Allah’ın bir kimseye
verdiği en hayırlı ve en değerli şey güzel ahlâktır. (İbn Mâce, Tıb, 1) Kıyâmet
günü mîzânda en ağır gelecek sevap güzel ahlâktır. (Ebû Dâvûd, Edep, 7) Allâh
ve Rasûlü’nün en çok sevdiği ve âhirette Peygamber Efendimiz’e en yakın olacak
kimseler de yine âhlâkı güzel, edepli kimselerdir. (Tirmizî, Birr, 71/2018) O
hâlde güzel ahlâk cennet vizesidir. (Tirmizî, Birr, 62/2004)
Allâh Rasûlü (s.a.v,
insanların en nâziği, en iyi huylusu ve en mütebessimi idi. (İbn-i Sa’d, I,
365) Çiçekten iffetli, gülden hayâlı idi. Sözlerinde ve hareketlerinde hiçbir
çirkinlik bulunmadığı gibi O, çirkin olan hiçbir şeye de îtibâr etmezdi.

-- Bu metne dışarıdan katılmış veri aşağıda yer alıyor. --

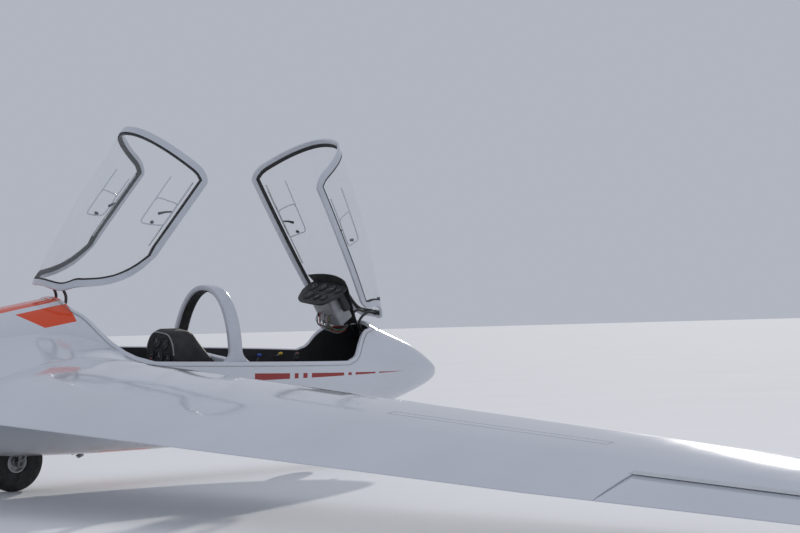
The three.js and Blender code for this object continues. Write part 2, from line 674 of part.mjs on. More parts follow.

Çarşıda pazarda bağırıp çağırmaz, kötülüğe kötülükle karşılık vermezdi. Tam aksine
kusurları bağışlar, hatta yüzünü çevirip hatayı görmezden gelirdi. (Tirmizî,
Birr 69) “Allah’ın hoşnut olacağı güzel
bir yol izlemek, ağırbaşlı ve vakar sahibi olmak, ifrat ve tefritten uzak
durmak nübüvvetin yirmi dört cüzünden biridir” buyururdu. (Tirmizî, Birr 66)

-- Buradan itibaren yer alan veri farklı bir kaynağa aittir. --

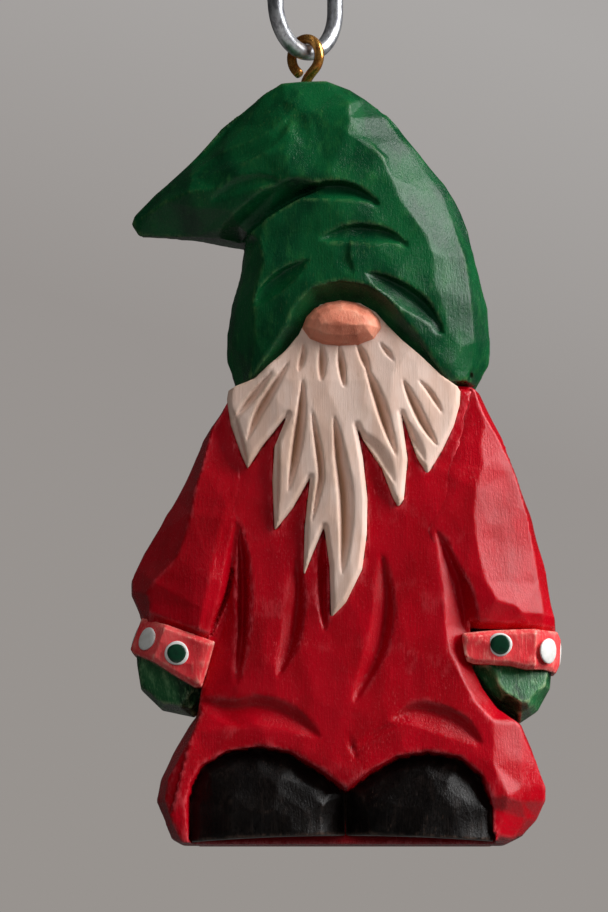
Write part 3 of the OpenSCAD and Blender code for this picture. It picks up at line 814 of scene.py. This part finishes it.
HAT_CREASES = [
    HAT_EDGE,
    # inner edge of the steep flat on the right, then the two big flats beside it
    [(2.5, 97.6, 4), (5.2, 95.1, 4.7), (7.3, 92, 5), (9.8, 88.4, 5.2), (12.5, 85, 5.3), (14.1, 80.2, 6.4),
     (15.4, 76.4, 7.6),
     (15.8, 74, 7.8), (16.3, 69.7, 7.9), (16.6, 65.3, 7.8), (16.2, 61.6, 7.4), (15.6, 59.2, 7.8)],
    [(2.5, 97.6, 4), (0.4, 96.6, 6.9), (0.5, 94.5, 8.1), (0, 92.6, 8.9), (2.4, 92.2, 8.1), (5.6, 89.2, 7.9),
     (9.8, 84.9, 7.3),
     (14.1, 80.2, 6.4)],
    [(0, 92.6, 8.9), (4.6, 89.6, 8.8), (5.9, 86.5, 9.3), (6.5, 84.6, 9.4), (8.5, 81.6, 9.5),
     (10.4, 79, 9.6), (11.3, 76.5, 9.7),
     (11.4, 73, 10.2), (12.6, 69.6, 9.9), (13.4, 66.5, 9.6), (14.8, 64.4, 8.9), (16.6, 65.3, 7.8)],
    [(4.6, 89.6, 8.8), (5.6, 89.2, 7.9)],
    # crown
    [(-2.6, 100.1, 4.2), (-1.3, 98.3, 5.2), (0.4, 96.6, 6.9)],
    [(-5.9, 100, 4), (-6.2, 98.4, 5.4), (-4.6, 95.3, 7.4), (0.5, 94.5, 8.1)],
    [(-4.6, 95.3, 7.4), (-3, 90, 9.2), (-2, 87.4, 10.1), (0, 80, 11), (0.3, 75, 11.6), (0, 72.4, 11.9)],
    # cut edge of the brim
    [(15.6, 59.2, 7.8), (13.4, 61.6, 9.4), (11, 64.2, 10.4), (9, 66.4, 11), (6.4, 69.2, 11.6),
     (4.4, 71, 11.9), (2, 72, 12),
     (0, 72.4, 11.9), (-3, 71.6, 11.9), (-5.8, 69.4, 11.5), (-8, 66.3, 11), (-10.4, 63.5, 10.3),
     (-12.7, 60.3, 9.2),
     (-13, 59, 8.6)],
    # steep wall on the left
    [(-13.2, 78.7, 4.4), (-11.3, 78.4, 9.6), (-10.8, 75.5, 10.3), (-11.7, 72.5, 10.2), (-12, 69.5, 10.2),
     (-11.9, 65, 9.9),
     (-12.4, 62.3, 9.5), (-12.7, 60.3, 9.2)],
    [(-13.2, 78.7, 4.4), (-13.1, 75, 6.6), (-14.3, 70, 6.4), (-14.9, 65, 5.6), (-14.4, 59.4, 3.8)],
    # hanging tip
    [(-27.2, 79.7, 1.8), (-26.4, 82.2, 2.9), (-23.6, 84, 4.8), (-20.6, 85, 6.9), (-19.4, 82.9, 6.6),
     (-20, 79.5, 2.9)],
    [(-19.4, 82.9, 6.6), (-15.2, 82.5, 7.6), (-14, 80.7, 7), (-13.2, 78.7, 4.4)],
    [(-20.6, 85, 6.9), (-16.9, 85.3, 8.1), (-9, 85.2, 9.6), (-5, 86.7, 10.1), (-2, 87.4, 10.1)],
    [(-16.9, 85.3, 8.1), (-14.5, 87.5, 8.6), (-10.8, 89.9, 9.2), (-7.8, 89.5, 9.7), (-7.3, 86.9, 10.1),
     (-9, 85.2, 9.6)],
    [(-20.6, 85, 6.9), (-20, 87.4, 5.6), (-16, 89.5, 6.9), (-12.4, 91, 7.8), (-9.2, 93, 8), (-7.3, 95, 7.5),
     (-6.2, 98.4, 5.4)],
]
HAT_BACK_CREASES = [
    HAT_EDGE,
    [(-24, 83, 4.4), (-17, 86, 8), (-10, 88, 10), (-3, 86, 11), (3, 80, 11.2), (5, 70, 11.2), (4, 60, 10.6)],
    [(-19, 88.4, 5), (-12, 94.5, 6.2), (-7, 97.6, 6.4), (-1, 96.8, 6.4), (5, 91.4, 7.4), (10, 84.6, 8),
     (13.4, 77, 8.2),
     (15.2, 69, 8), (15, 60, 7.6)],
    [(-12, 78, 7.4), (-11, 72, 9), (-11.8, 66, 8.8), (-11.6, 60, 8.2)],
    [(-6, 82, 10.6), (-5, 74, 11), (-5, 62, 10.4)],
    [(-7, 97.6, 6.4), (-5, 92, 9.4), (-3, 86, 11)],
]


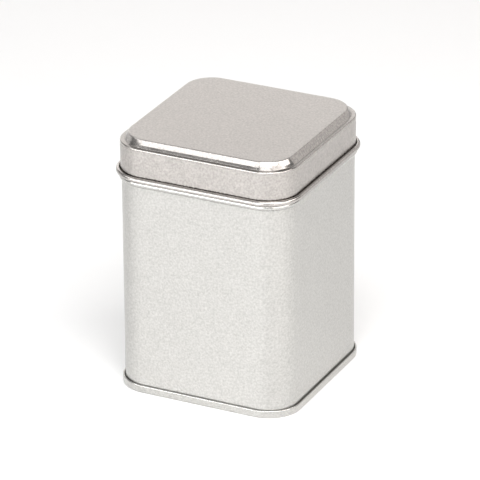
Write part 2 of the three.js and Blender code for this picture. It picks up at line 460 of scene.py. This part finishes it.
lid.select_set(True)
bpy.context.view_layer.objects.active = lid
bpy.ops.object.join()
bpy.ops.object.mode_set(mode="EDIT")
select_open_edge(ledge_z)
bpy.ops.mesh.bridge_edge_loops()
turn_outwards()
give_thickness(lid)
# Another batch of sheet, a little darker. The curl is burnished by its roll, and the shoulder and
# the panel's bevel by the drawing die. The ledge between them and the panel's top stay satin.
lid_bends = [
    (CURL_Z - 0.9, 0.6), (CURL_Z + 0.7, 0.6), (CURL_Z + 1.5, 0),
    (LEDGE_Z - 1.1, 0), (LEDGE_Z - 0.5, 1), (LEDGE_Z - 0.1, 1), (LEDGE_Z - 0.01, 0),
    (LEDGE_Z + 0.02, 0), (LEDGE_Z + 0.1, 1), (LID_TOP - 0.24, 1), (LID_TOP - 0.02, 0),
    (LID_TOP + 0.16, 0)]
lid.data.materials.append(satin_tinplate(
    "satin tinplate, lid", dark="#9F9B98", light="#BDB9B5", along=(0.06, 1, 1),
    burnished=lid_bends, shift=(0.1, 0.4, 0)))
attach(lid, "lid")
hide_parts("lid")


# ---------------------------------------------------------------- floor, camera and lights
# The tin stands on a wide sheet of paper, in a room with pale walls, under soft panels. A long low
# one lights the front and a low one the right side, and the higher ones light the lid.

FLOOR_WIDE = 6                    # metres

bpy.ops.object.select_all(action="DESELECT")
bpy.ops.mesh.primitive_plane_add(size=FLOOR_WIDE)
floor = bpy.context.object
floor.name = "pale_floor"
# White paper, pressed without gloss, is an even pale ground that takes a soft shadow.
paper = bpy.data.materials.new("matt white paper")
paper.use_nodes = True
paper_shader = paper.node_tree.nodes["Principled BSDF"]
paper_shader.inputs["Base Color"].default_value = linear("#EDEDED")
paper_shader.inputs["Roughness"].default_value = 0.9
floor.data.materials.append(paper)

CAMERA_AIM = Vector((0.196, -0.093, 44.63)) * MM
CAMERA_TURN = 26.32               # degrees round from the front, towards +X
CAMERA_RISE = 24.63               # degrees up from the floor
CAMERA_ROLL = -0.45               # degrees
CAMERA_AWAY = 1303.4
SENSOR_WIDE = 36
FOCAL_LENGTH = 308.17
CLIP_NEAR = 0.1                   # metres
CLIP_FAR = 20                     # metres


def direction(turn, rise):
    """A unit vector out from the tin: turn is degrees from the front, rise is degrees upwards."""
    turn = math.radians(turn)
    rise = math.radians(rise)
    return Vector((math.sin(turn) * math.cos(rise), -math.cos(turn) * math.cos(rise), math.sin(rise)))


camera_data = bpy.data.cameras.new("camera")
camera_data.sensor_width = SENSOR_WIDE
camera_data.lens = FOCAL_LENGTH
camera_data.clip_start = CLIP_NEAR
camera_data.clip_end = CLIP_FAR
camera = bpy.data.objects.new("camera", camera_data)
bpy.context.scene.collection.objects.link(camera)
back = direction(CAMERA_TURN, CAMERA_RISE)
roll = Matrix.Rotation(math.radians(CAMERA_ROLL), 3, "Z")
camera.location = CAMERA_AIM + back * CAMERA_AWAY * MM
camera.rotation_euler = (back.to_track_quat("Z", "Y").to_matrix() @ roll).to_euler()
bpy.context.scene.camera = camera

ROOM_LIGHT = 0.28                 # what the room's pale walls give back

world = bpy.data.worlds.new("studio")
world.use_nodes = True
room = world.node_tree.nodes["Background"]
room.inputs["Strength"].default_value = ROOM_LIGHT
room.inputs["Color"].default_value = (1, 1, 1, 1)
bpy.context.scene.world = world
bpy.context.scene.view_settings.view_transform = "Standard"

LIGHT_AIM = Vector((0, 0, 0.04))  # metres: about the middle of the tin


def soft_panel(name, turn, rise, away, wide, high, radiance, colour="#FFFFFF"):
    """A softbox facing the tin from turn and rise; away, wide and high are in metres."""
    toward = direction(turn, rise)
    light = bpy.data.lights.new(name, "AREA")
    light.shape = "RECTANGLE"
    light.size = wide
    light.size_y = high
    light.energy = math.pi * wide * high * radiance
    light.color = linear(colour)[:3]
    panel = bpy.data.objects.new(name, light)
    panel.location = LIGHT_AIM + toward * away
    panel.rotation_euler = toward.to_track_quat("Z", "Y").to_euler()
    panel.visible_camera = False
    bpy.context.scene.collection.objects.link(panel)


soft_panel("front strip", -20, 8, 1.0, 1.2, 0.3, 6.9)
soft_panel("low left", -108, 9, 1.0, 1.0, 0.34, 0.7)
soft_panel("high left", -78, 63, 1.0, 0.6, 0.46, 0.3)
soft_panel("front left", -45, 40, 1.0, 1.2, 0.34, 2.5)
soft_panel("front right", 20, 36, 1.0, 0.6, 0.48, 2.25)
soft_panel("key", 20, 60, 0.42, 0.22, 0.22, 4.18)
soft_panel("key right", 50, 55, 0.42, 0.22, 0.22, 3.46)
soft_panel("low right", 65, 12, 1.0, 0.9, 0.38, 3.6, "#FFFBF8")
soft_panel("right", 60, 36, 1.0, 0.6, 0.48, 1.62, "#FFFBF8")
soft_panel("far right", 100, 36, 1.0, 0.6, 0.48, 3.4, "#FFFBF8")
soft_panel("back left", -146, 20, 1.0, 0.9, 0.7, 1.21, "#FFFCFA")
soft_panel("back right", 155, 20, 1.0, 0.9, 0.7, 0.66, "#FFFBF8")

“İnsanlar arasında, yüzdeki güzelliğin timsâli olan «ben» gibi” olmamızı
isterdi. (Ebû Dâvûd, Libâs, 25)
Rasûlullâh’ın güzel
ahlâkına bir misâl:
Enes (r.a) anlatıyor:
Allâh Rasûlü (s.a.v) ile beraber yürüyordum. Üzerinde Necran kumaşından yapılmış,
kenarları sert ve kalın bir hırka vardı. Bir bedevî Rasûl-i Ekrem’e yetişerek
hırkasını sertçe çekti. Hırkanın boynuna gelen kısmına baktım, bedevînin sertçe
çekmesinden dolayı hırkanın kenarı boynuna oturmuştu. Daha sonra bedevî:
“–Ey Muhammed! Elinde
bulunan Allâh’a ait mallardan bana da verilmesini söyle” dedi. Rasûlullah
(s.a.v) bedevîye dönüp güldü. Sonra da ona bir şeyler verilmesini emretti.

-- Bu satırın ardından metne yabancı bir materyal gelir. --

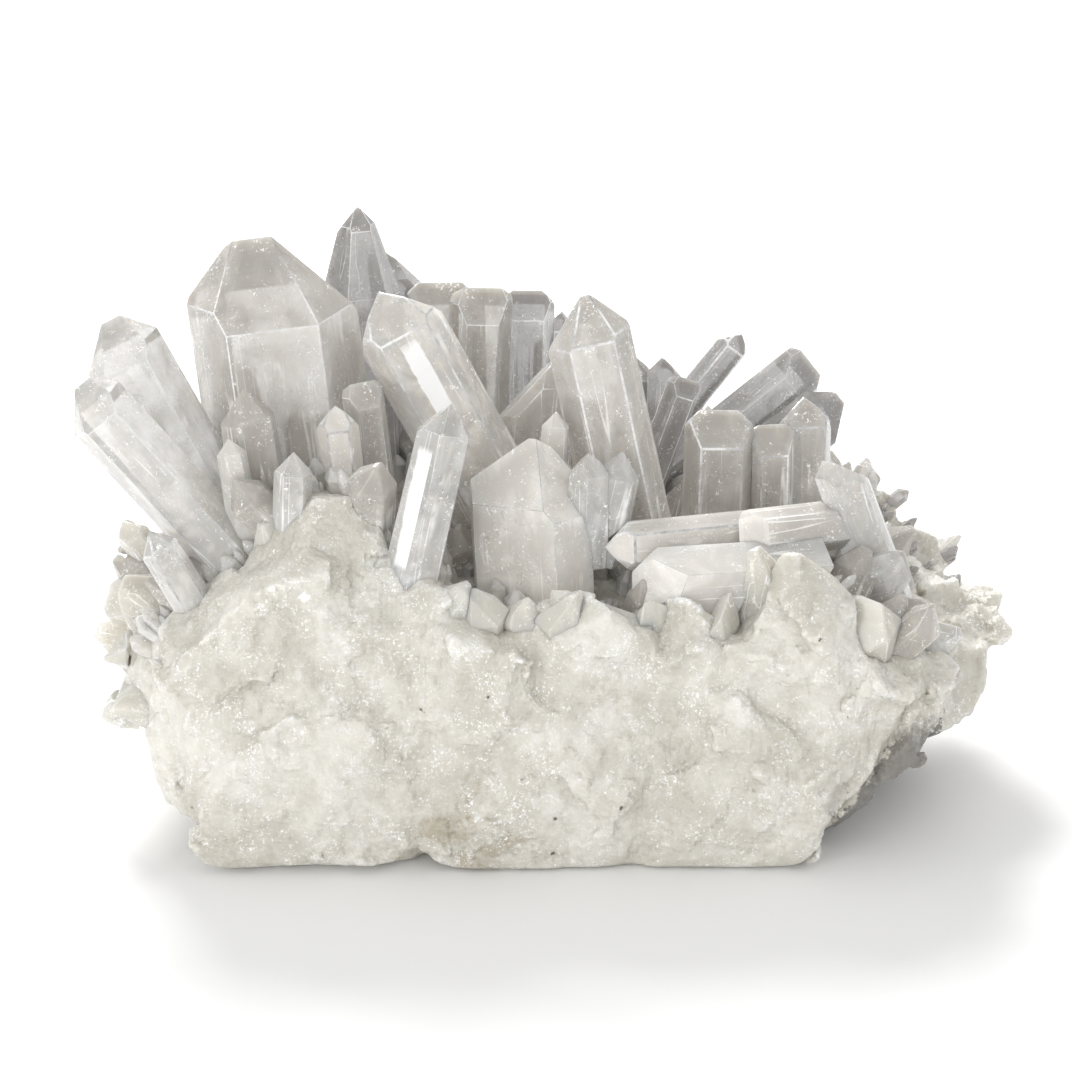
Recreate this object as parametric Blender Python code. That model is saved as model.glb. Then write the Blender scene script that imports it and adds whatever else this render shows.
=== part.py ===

(Buhârî, Humüs 19, Libâs 18, Edeb 68; Müslim, Zekât 128)
Diğer bir rivâyette
bedevînin kabalıkları artınca ashâb-ı kirâm ayağa fırladılar. Sahâbîlerin
bedevîyi yaka paça etmesinden endişelenen Peygamber Efendimiz:
“–Sözümü duyanların,
ben izin verene kadar yerinden ayrılmamasını istiyorum” buyurdu. Orada bulunan
bir sahâbîye, develerden birine arpa, ötekine hurma yüklemesini emretti. Sonra
da sahâbîlerine dağılmalarını söyledi. (Ebû Dâvûd, Edeb 1; Nesâî, Kasâme, 24)
Kendisine yapılan
kabalığı affettiği gibi bir de onu ashâbının elinden kurtarması, sonra da
istediğini fazlasıyla vermesi ne ulvî bir ahlâktır.
Ahlâkı kötü olan ise
ancak kendisine azâb eder. Edebin ikiz kardeşi olan hayânın bir insandan
alınması onun helâki demektir.
Sevgili
Peygamberimiz’in (s.a.v) bildirdiğine göre, “Allah Teâlâ çirkin hareketler
yapan, çirkin sözler söyleyen kimseden nefret eder.” (Tirmizî, Birr 62/2002)
Allâh muhâfaza buyursun!
Ravzat’l-Îmân isimli
manzum ilmihâlin sâhibi Halîl şöyle der:
“Hiç yetîm olmaz
yetîm-i ümm ü eb,
Bil yetîm oldur ki düştü
bî-edeb!”
“Anne-babadan mahrûm
kalan kimse yetîm olmaz. Asıl yetim edep mahrûmu olan kimsedir.”